The transition went very smoothly. Via the admin page of O365 all mail accounts can be migrated by just passing the Verse password for all selected users and then just hitting a button. After this is done for the first time mails are synced from Verse later, too. This is not done in realtime but at least you don’t loose anything until the transition is complete. Calendar entries are not migrated of course as this is only using the IMAP access to the Verse mailbox. Calendar entries created via Teams are available from the beginning of course. Entries that you created only in Verse/Notes have to be exported as .ics file and then imported to the calendar in Outlook - which is a challenge as there is no UI function for it. You have to open-as the files and then choose Outlook as the app to open it. Keep this in mind, it’s just one thing on the list of inconsistencies. OWA offers an easy import for local ics files - why Microsoft, why not your mega client app?

The integration on different operating systems is also very smooth. I use all the O365 apps in the browser, on Windows, on macOS and even on iOS. Regarding the data I created everything is available and can be edited on each client. Regarding consistency (once again) there is a lot of room for improvement. The client apps are totally different. They look different, they act differently and even the settings are different and placed in different areas.
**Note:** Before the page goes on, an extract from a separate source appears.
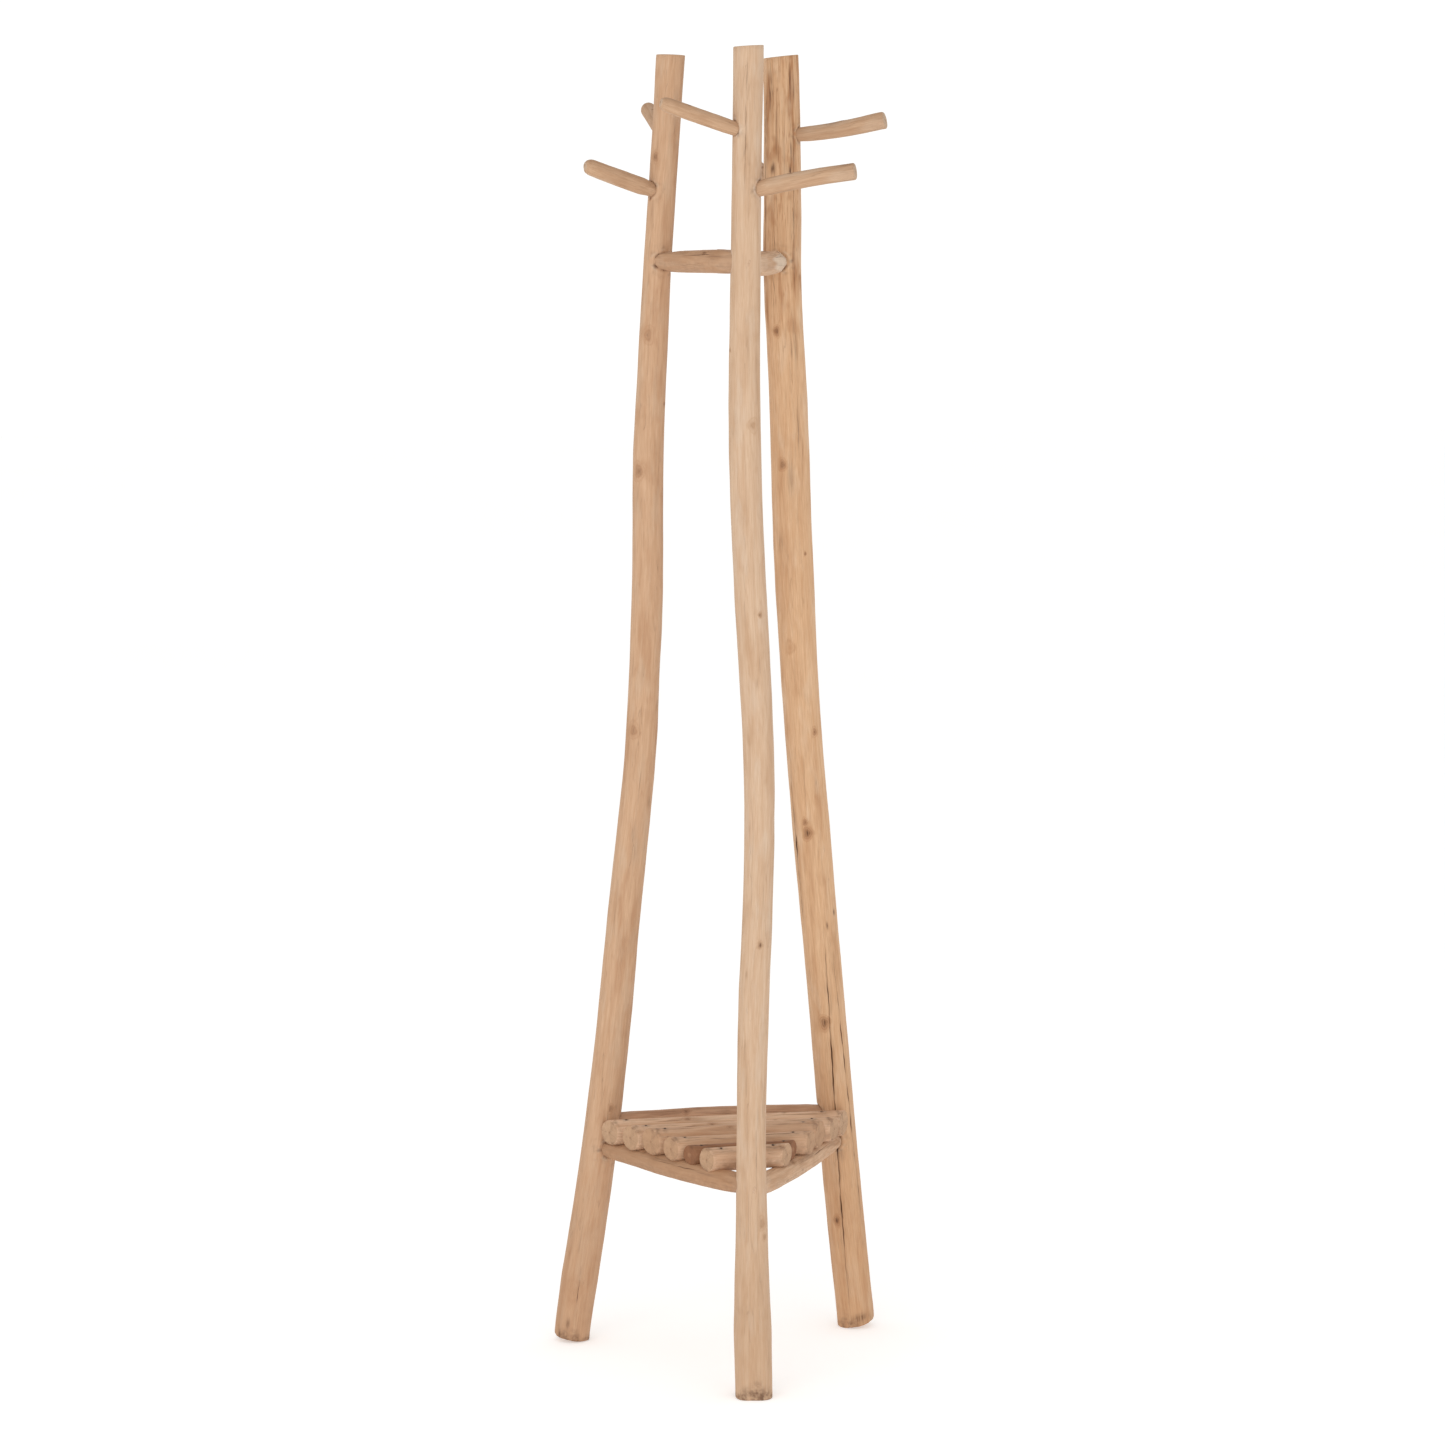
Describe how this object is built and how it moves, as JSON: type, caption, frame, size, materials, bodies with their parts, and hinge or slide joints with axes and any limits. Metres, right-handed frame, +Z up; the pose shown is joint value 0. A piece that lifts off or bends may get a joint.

It seems like the developers are completely separated in different teams that don’t know each other. I know that from other apps that run on Windows and macOS but this is by far the biggest gap I’ve ever seen. Even the Notes client was almost a 1:1 experience.

Synchronization

To utilize the most fancy stuff I also use the iOS apps. They do what they should and the usage of touch functions (using your finger as a pencil as I don’t have a real Apple pencil yet), the really cool Office Lense app and OneNote are quite cool. I am a paying Evernote user for years now and OneNote is quite different from that. Again my problem is consistency. The Windows app looks completely different from all the others. I even think that the Windows implementation of all components is worse than on any other operating systems - which is kind of weird. I also like the „real“ Office components (Word, Powerpoint, Excel) on macOS more than I do on Windows.
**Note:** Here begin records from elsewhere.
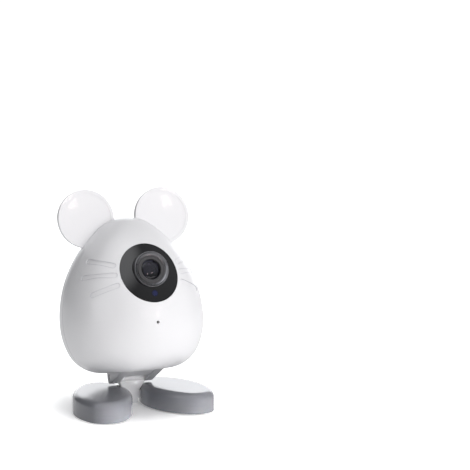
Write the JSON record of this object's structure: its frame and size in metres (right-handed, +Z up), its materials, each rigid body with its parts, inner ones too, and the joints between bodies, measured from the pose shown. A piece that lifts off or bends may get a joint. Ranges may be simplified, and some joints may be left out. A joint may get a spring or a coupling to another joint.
{
  "type": "pet camera",
  "caption": "Mouse-shaped pet camera: a white egg with round dished ears and a black lens disc, tilting on a friction hinge between oval grey feet.",
  "frame": {"origin": "on the ground, under the middle of the whole camera's outline", "axes": "the face looks along -Y, +X is to the right as seen from the front, +Z is up"},
  "size_m": [0.076, 0.0764, 0.1147],
  "materials": {
    "shell_white": "fine satin gloss, white",
    "bezel_black": "polished black",
    "ring_black": "satin black",
    "barrel_black": "fine matt black",
    "lens_glass": "coated glass",
    "foot_grey": "fine satin, mid grey",
    "bracket_grey": "fine satin, mid grey",
    "post_grey": "fine satin, light grey",
    "pad_rubber": "matt rubber",
    "boot_rubber": "matt rubber",
    "gasket_foam": "closed cell foam",
    "board_green": "lacquered glass fibre board",
    "board_black": "black lacquered board",
    "chip_black": "moulded chip body",
    "sensor_glass": "sensor under glass",
    "led_clear": "clear moulded resin",
    "pipe_clear": "clear moulded plastic",
    "socket_steel": "bright tinned steel",
    "pin_steel": "ground steel",
    "screw_steel": "zinc plated steel",
    "washer_white": "low friction plastic",
    "speaker_black": "black speaker basket and cone",
    "button_grey": "fine satin, mid grey"
  },
  "bodies": {
    "stand": {"stand_post": "post_grey", "left_foot": "foot_grey", "left_foot_base": "foot_grey", "left_foot_pad": "pad_rubber", "right_foot": "foot_grey", "right_foot_base": "foot_grey", "right_foot_pad": "pad_rubber", "foot_screws": "screw_steel"},
    "head": {"front_shell": "shell_white", "rear_shell": "shell_white", "left_ear": "shell_white", "right_ear": "shell_white", "lens_bezel": "bezel_black", "lens_trim_ring": "ring_black", "lens_barrel": "barrel_black", "front_lens": "lens_glass", "inner_lens": "lens_glass", "lens_holder": "chip_black", "image_sensor": "sensor_glass", "main_board": "board_green", "radio_shield": "socket_steel", "ir_board": "board_black", "ir_leds": "led_clear", "light_pipe": "pipe_clear", "mic_boot": "boot_rubber", "microphone": "socket_steel", "speaker_gasket": "gasket_foam", "speaker": "speaker_black", "connector_board": "board_green", "power_socket": "socket_steel", "card_socket": "socket_steel", "reset_switch": "chip_black", "tilt_bracket": "bracket_grey", "hinge_pin": "pin_steel", "friction_washers": "washer_white", "bracket_screws": "screw_steel", "shell_screws": "screw_steel", "board_screws": "screw_steel", "connector_screws": "screw_steel"},
    "reset_button": {"reset_button": "button_grey"}
  },
  "joints": [
    {"name": "head_tilt", "type": "hinge", "parent": "stand", "child": "head", "pos_m": [0, 0.0026, 0.0154], "axis": [-1, 0, 0], "range_deg": [-23, 14]},
    {"name": "reset_button_press", "type": "slide", "parent": "head", "child": "reset_button", "axis": [0, -0.9816, 0.1908], "range_m": [0, 0.0004], "stiffness_N_per_m": 1500, "springref_m": -0.0005}
  ]
}
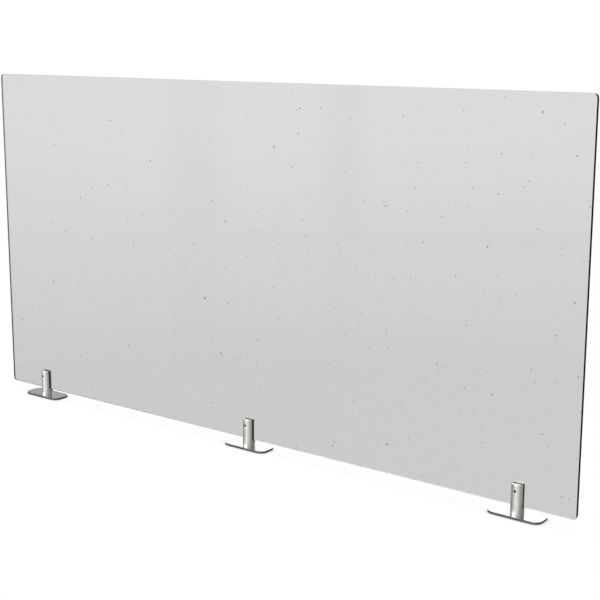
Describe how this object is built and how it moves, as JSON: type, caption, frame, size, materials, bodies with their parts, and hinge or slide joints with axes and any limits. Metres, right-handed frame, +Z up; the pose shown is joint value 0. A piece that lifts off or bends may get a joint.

The process of synchronization with OneDrive works quite smoothly, too. It’s not as fast as it is with Apple apps on iCloud (iOS and macOS) but it works. Formatting is being preserved and images are not converted and stay in place. I only use OneNote right now with Office Lense which is very handy when scanning business cards or taking photos of documents in general. James Bond would have loved it.

Mail signatures

Holy crap, this is a real pain. You have to create a signature on every single client, it is not synced. I’d accept that for the mobile apps (like Verse does) but not the client apps on Windows and Mac or even OWA - and not on the same mobile device OS. This could be synced (iPhone, iPad). OWA is the most stupid: if everything is synced with your O365 account then why the signature isn’t? That’s crap. You may want to look for third party solutions to handle your signatures in O365.

Sharepoint

I won’t do that, no, I won’t say anything positive about that. It’s a pile of shit. It’s a network drive with a web UI. It’s not even a real CMS. I just tried to create a nice looking wiki page - and, man, this was not a good experience. I finally managed to create it and - even more important - to publish it. BUT: I expected it to appear on the Sharepoint start screen in the area where I created it. Maybe even in the Team space. But nothing happened. I had to create a link and post it to our team space. This is so old fashioned. Even IBM Connections can do better. But this is another story.

Why we switched

I can assure you that these days are hard for me. The company, as a long-term IBM business partner and myself as a long-term Yellow-Bleeder and IBM Champion is now using Microsoft. A company whose products I despise from the bottom of my heart for years (esp. Windows). It’s a real pain.

But I must admit that about 80% of what I am using (not what’s available!) is working for me. This is what I cannot say about everything I used from the current IBM portfolio. I never was a fan of Connections. It was clutter, files were deposited and never found again without tagging. The social component does not make any sense to me at all (Yammer doesn’t either). Verse was a chance to reinvent mail but they missed it. We still wait for the AI stuff from Watson that was announced 2 years ago. And Watson Workspace? If I wasn’t a member of the OpenNTF board I would never use it. We switched to it (from Slack) since IBM Think. There is no benefit for me (in communication with customers or non-IBM-Watson Workspace-users) as I am not a plus member regarding the Zoom meetings stuff which would be a pro on the list for using it.

Resume

This decision wasn’t a strategic one, it was a practical one. Even the costs were not crucial. We are still using and loving Domino, the best server in the world, for development and internal apps and of course Aveedo. I am also using the Notes client with apps and data (not for mail anymore) and I also love it that way. The sad thing is that IBM does not provide a solution like O365 regarding integration. Consistency is something both players must improve. Still very hard times to evangelise products you are not 100% confident about.

 






Latest comments to this post

Andi Kress wrote on 25.06.2018, 13:54

Great Post!

We are currently also think about switching to O365, using the cool stuff like Teams (Skype for Business), e.g.:
Some of the features require also mail setup.

We have over 60 Notes databases which will stay on our running Domino 9.0.2 system.
Some of those databases using group mail functionalities, this must stay as well inside our domino environment. We will only move user mail files.

Do you also have 2 separate e-mail domain running? One for domino and one for O365?

Do you already have experience with document links inside emails. Are those also work within outlook?

I would love to here more of your experiences.